Solved – Classification with noisy labels

loss-functionsmachine learningneural networksnoise

I'm trying to train a neural network for classification, but the labels I have are rather noisy (around 30% of the labels are wrong).

The cross-entropy loss indeed works, but I was wondering are there any alternatives more effective in this case? or is cross-entropy loss the optimal?

I'm not sure but I'm thinking of somewhat "clipping" the cross-entropy loss, such that the loss for one data point will be no greater than some upper bound, will that work?

Thanks!

Update
According to Lucas' answer, I got the following for the derivatives for the prediction output $y$ and input of the softmax function $z$. So I guess essentially it is adding a smoothing term $\frac{3}{7N}$ to the derivatives.
$$p_i=0.3/N+0.7y_i$$
$$l=-\sum t_i\log(p_i)$$
$$\frac{\partial l}{\partial y_i}=-t_i\frac{\partial\log(p_i)}{\partial p_i}\frac{\partial p_i}{\partial y_i}=-0.7\frac{t_i}{p_i}=-\frac{t_i}{\frac{3}{7N}+y_i}$$
$$\frac{\partial l}{\partial z_i}=0.7\sum_j\frac{t_j}{p_j}\frac{\partial y_j}{\partial z_i}=y_i\sum_jt_j\frac{y_j}{\frac{3}{7N}+y_j}-t_i\frac{y_i}{\frac{3}{7N}+y_i}$$
Derivatives for the original cross-entropy loss:
$$\frac{\partial l}{\partial y_i}=-\frac{t_i}{y_i}$$
$$\frac{\partial l}{\partial z_i}=y_i-t_i$$
Please let me know if I'm wrong. Thanks!

Update
I just happened to read a paper by Google that applies the same formula as in Lucas' answer but with different interpretations.

In Section 7 Model Regularization via Label Smoothing

This (the cross entropy loss), however, can cause two problems. First, it may result in
over-fitting: if the model learns to assign full probability to the
groundtruth label for each training example, it is not guaranteed to
generalize. Second, it encourages the differences between the largest
logit and all others to become large, and this, combined with the
bounded gradient $∂l/∂z_k$, reduces the ability of the model to adapt.
Intuitively, this happens because the model becomes too confident
about its predictions.

But instead of adding the smoothing term to the predictions, they added it to the ground truth, which turned out to be helpful.
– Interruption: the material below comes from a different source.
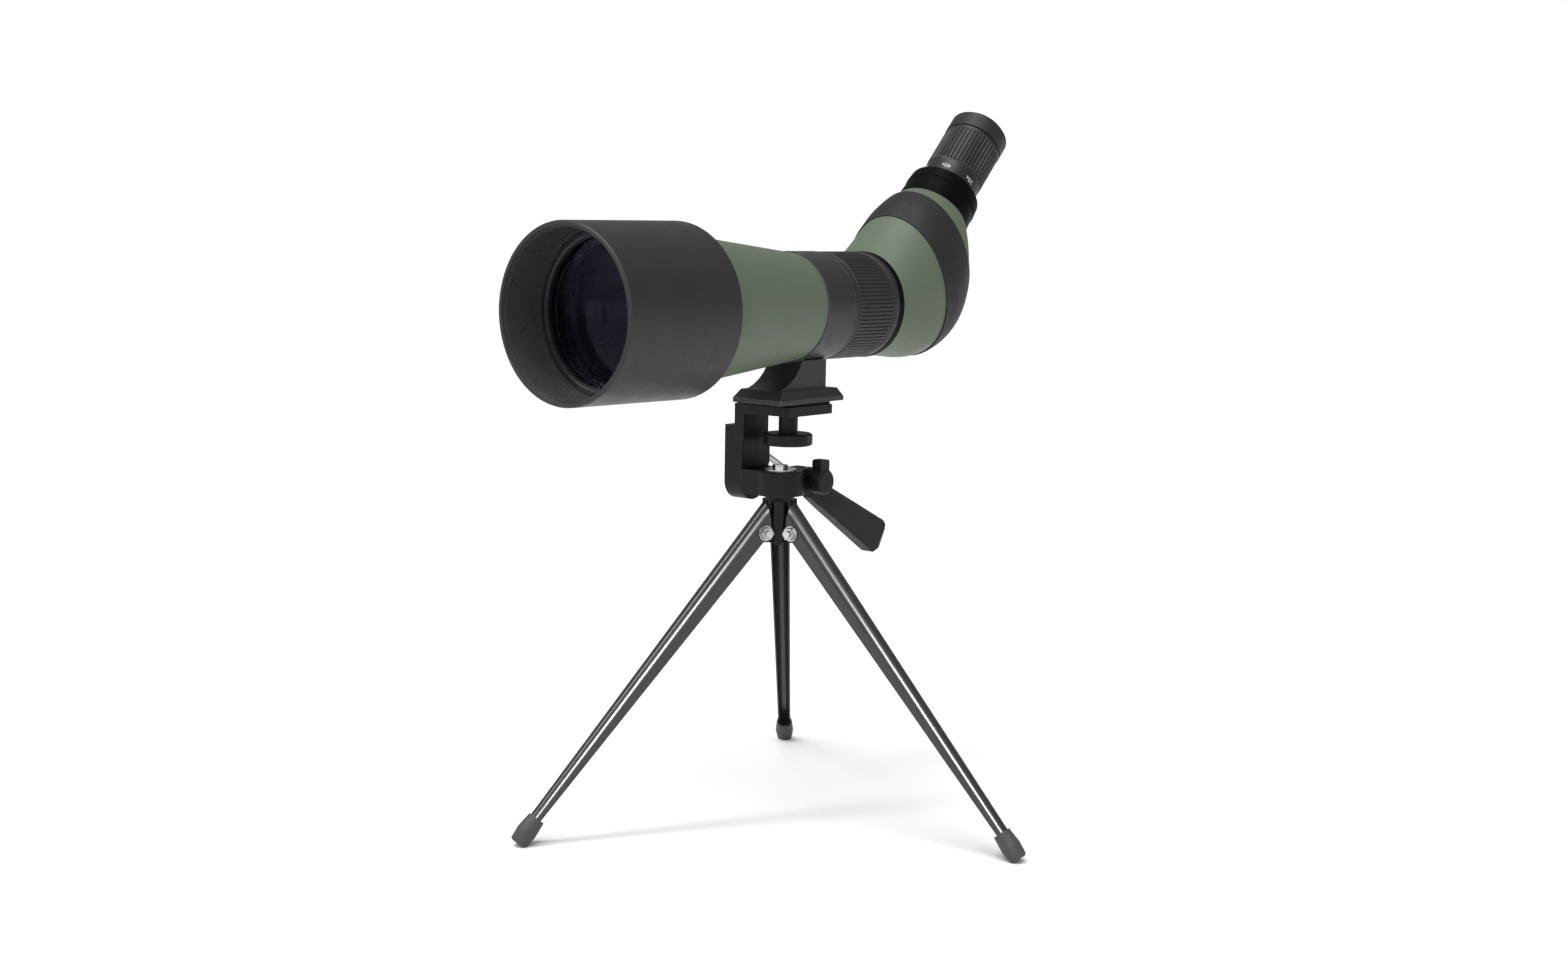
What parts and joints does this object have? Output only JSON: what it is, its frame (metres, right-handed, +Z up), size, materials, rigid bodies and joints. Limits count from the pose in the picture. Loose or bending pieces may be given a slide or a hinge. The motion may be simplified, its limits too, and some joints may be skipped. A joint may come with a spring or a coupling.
{
  "type": "spotting scope",
  "caption": "Angled spotting scope with a sliding sunshade, ring focus and twist-up zoom eyepiece, on a folding tabletop tripod with a pan and tilt head.",
  "frame": {"origin": "on the floor, on the tripod's vertical pan axis", "axes": "+X the way the scope looks, +Y the scope's left side, +Z up"},
  "size_m": [0.3997, 0.267, 0.4277],
  "materials": {
    "hood_black": "satin moulded",
    "cell_black": "matte black anodised",
    "coated_glass": "coated",
    "optical_glass": "polished",
    "green_paint": "satin olive green",
    "collar_black": "satin black",
    "ring_rubber": "fine ribbed",
    "trim_black": "satin",
    "armour_rubber": "matte",
    "inner_black": "matte",
    "inner_metal": "matte anodised",
    "brass_screw": "bright",
    "eye_black": "satin",
    "eye_rubber": "soft",
    "head_plastic": "satin blue-black",
    "pad_rubber": "matte",
    "bright_steel": "polished",
    "zinc_steel": "plated",
    "leg_paint": "gloss black",
    "foot_rubber": "matte"
  },
  "bodies": {
    "stand": {"leg_hub": "head_plastic", "leg_bolts": "zinc_steel", "leg_washers": "bright_steel", "leg_nuts": "bright_steel", "pan_washer": "zinc_steel", "pan_screw": "bright_steel"},
    "leg_1": {"leg_1": "leg_paint", "foot_cap_1": "foot_rubber"},
    "leg_2": {"leg_2": "leg_paint", "foot_cap_2": "foot_rubber"},
    "leg_3": {"leg_3": "leg_paint", "foot_cap_3": "foot_rubber"},
    "pan_base": {"pan_base": "head_plastic", "pan_lock_nut": "bright_steel", "tilt_bolt": "bright_steel", "tilt_washer": "zinc_steel"},
    "pan_lock": {"pan_lock_lever": "head_plastic", "pan_lock_screw": "bright_steel"},
    "tilt_head": {"tilt_bracket": "head_plastic", "head_pad": "pad_rubber", "mount_collar": "collar_black", "main_tube": "green_paint", "objective_cell": "cell_black", "crown_lens": "coated_glass", "lens_spacer": "inner_black", "flint_lens": "optical_glass", "objective_retaining_ring": "cell_black", "tube_baffle": "inner_black", "focus_retaining_ring": "trim_black", "prism_housing_front": "green_paint", "prism_housing_rear": "green_paint", "armour_band": "armour_rubber", "prism_cage": "inner_metal", "cage_screws": "brass_screw", "half_penta_prism": "optical_glass", "roof_prism": "optical_glass", "eyepiece_collar": "trim_black", "eyepiece_barrel": "inner_metal", "eye_lens": "coated_glass", "eye_lens_ring": "cell_black"},
    "camera_screw": {"camera_screw": "zinc_steel", "thumb_wheel": "head_plastic"},
    "handle": {"handle_rod": "bright_steel", "handle_grip": "head_plastic"},
    "sunshade": {"sunshade": "hood_black"},
    "focus_ring": {"focus_ring": "ring_rubber", "focus_cam_sleeve": "inner_metal"},
    "focus_carriage": {"focus_carriage": "inner_metal", "focus_lens": "optical_glass"},
    "zoom_ring": {"zoom_ring": "eye_black", "zoom_cam_sleeve": "inner_metal"},
    "zoom_front_group": {"zoom_front_carrier": "inner_metal", "zoom_front_lens": "optical_glass"},
    "zoom_rear_group": {"zoom_rear_carrier": "inner_metal", "zoom_rear_lens": "optical_glass"},
    "eyecup_sleeve": {"eyecup_sleeve": "inner_black"},
    "eyecup": {"eyecup": "eye_rubber"}
  },
  "joints": [
    {"name": "leg_1_fold", "type": "hinge", "parent": "stand", "child": "leg_1", "pos_m": [-0.00128, 0.01193, 0.172], "axis": [-0.9943, -0.1063, 0], "range_deg": [0, 38]},
    {"name": "leg_2_fold", "type": "hinge", "parent": "stand", "child": "leg_2", "pos_m": [-0.0097, -0.00707, 0.172], "axis": [0.5892, -0.808, 0], "range_deg": [0, 38]},
    {"name": "leg_3_fold", "type": "hinge", "parent": "stand", "child": "leg_3", "pos_m": [0.01097, -0.00486, 0.172], "axis": [0.4051, 0.9143, 0], "range_deg": [0, 38]},
    {"name": "pan", "type": "hinge", "parent": "stand", "child": "pan_base", "pos_m": [0, 0, 0.2], "axis": [0, 0, 1], "continuous": true},
    {"name": "pan_lock_turn", "type": "hinge", "parent": "pan_base", "child": "pan_lock", "pos_m": [-0.0206, 0, 0.201], "axis": [0, 1, 0], "range_deg": [-100, 15]},
    {"name": "tilt", "type": "hinge", "parent": "pan_base", "child": "tilt_head", "pos_m": [0.0012, 0, 0.2005], "axis": [0, 1, 0], "range_deg": [-15, 45]},
    {"name": "camera_screw_turn", "type": "hinge", "parent": "tilt_head", "child": "camera_screw", "pos_m": [-0.0069, 0, 0.235], "axis": [0, 0, 1], "continuous": true},
    {"name": "handle_twist", "type": "hinge", "parent": "tilt_head", "child": "handle", "pos_m": [-0.013, -0.0259, 0.2166], "axis": [-0.8746, 0, -0.4848], "range_deg": [0, 180]},
    {"name": "sunshade_slide", "type": "slide", "parent": "tilt_head", "child": "sunshade", "axis": [-1, 0, 0], "range_m": [0, 0.026]},
    {"name": "focus_turn", "type": "hinge", "parent": "tilt_head", "child": "focus_ring", "pos_m": [-0.05, 0, 0.3046], "axis": [1, 0, 0], "range_deg": [-200, 200]},
    {"name": "focus_travel", "type": "slide", "parent": "tilt_head", "child": "focus_carriage", "axis": [1, 0, 0], "range_m": [-0.0082, 0.0082]},
    {"name": "zoom_turn", "type": "hinge", "parent": "tilt_head", "child": "zoom_ring", "pos_m": [-0.18041, 0, 0.3896], "axis": [-0.7059, 0, 0.7083], "range_deg": [-55, 55]},
    {"name": "zoom_front_travel", "type": "slide", "parent": "tilt_head", "child": "zoom_front_group", "axis": [-0.7059, 0, 0.7083], "range_m": [-0.0041, 0.0041]},
    {"name": "zoom_rear_travel", "type": "slide", "parent": "tilt_head", "child": "zoom_rear_group", "axis": [-0.7059, 0, 0.7083], "range_m": [-0.0026, 0.0026]},
    {"name": "eyecup_rise", "type": "slide", "parent": "tilt_head", "child": "eyecup_sleeve", "axis": [-0.7059, 0, 0.7083], "range_m": [0, 0.0066]},
    {"name": "eyecup_turn", "type": "hinge", "parent": "eyecup_sleeve", "child": "eyecup", "pos_m": [-0.20158, 0, 0.41085], "axis": [-0.7059, 0, 0.7083], "range_deg": [0, 180]}
  ],
  "couplings": [
    {"joint": "focus_travel", "follows": "focus_turn", "m_per_rad": -0.0022918},
    {"joint": "zoom_front_travel", "follows": "zoom_turn", "m_per_rad": -0.004138},
    {"joint": "zoom_rear_travel", "follows": "zoom_turn", "m_per_rad": 0.0025465},
    {"joint": "eyecup_rise", "follows": "eyecup_turn", "m_per_rad": 0.002069}
  ]
}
In our ImageNet experiments with K = 1000 classes, we used u(k) =
1/1000 and $\epsilon$ = 0.1. For ILSVRC 2012, we have found a consistent
improvement of about 0.2% absolute both for top-1 error and the top-5
error.

Best Answer

The right thing to do here is to change the model, not the loss. Your goal is still to correctly classify as many data points as possible (which determines the loss), but your assumptions about the data have changed (which are encoded in a statistical model, the neural network in this case).

Let $\mathbf{p}_t$ be a vector of class probabilities produced by the neural network and $\ell(y_t, \mathbf{p}_t)$ be the cross-entropy loss for label $y_t$. To explicitly take into account the assumption that 30% of the labels are noise (assumed to be uniformly random), we could change our model to produce

$$\mathbf{\tilde p}_t = 0.3/N + 0.7 \mathbf{p}_t$$

instead and optimize

$$\sum_t \ell(y_t, 0.3/N + 0.7 \mathbf{p}_t),$$

where $N$ is the number of classes. This will actually behave somewhat according to your intuition, limiting the loss to be finite.

Related Solutions

Solved – Cross entropy-equivalent loss suitable for real-valued labels

Cross entropy is defined on probability distributions, not single values. The reason it works for classification is that classifier output is (often) a probability distribution over class labels. For example, the outputs of logistic/softmax functions are interpreted as probabilities. The observed class label is also treated as a probability distribution: the empirical distribution (where the probability is 1 for the observed class and 0 for the others).

The concept of cross entropy applies equally well to continuous distributions. But, it can't be used for regression models that output a point estimate (e.g. the conditional mean) but not a full probability distribution. If you had a model that gave the full conditional distribution (probability of output given input), you could use cross entropy as a loss function.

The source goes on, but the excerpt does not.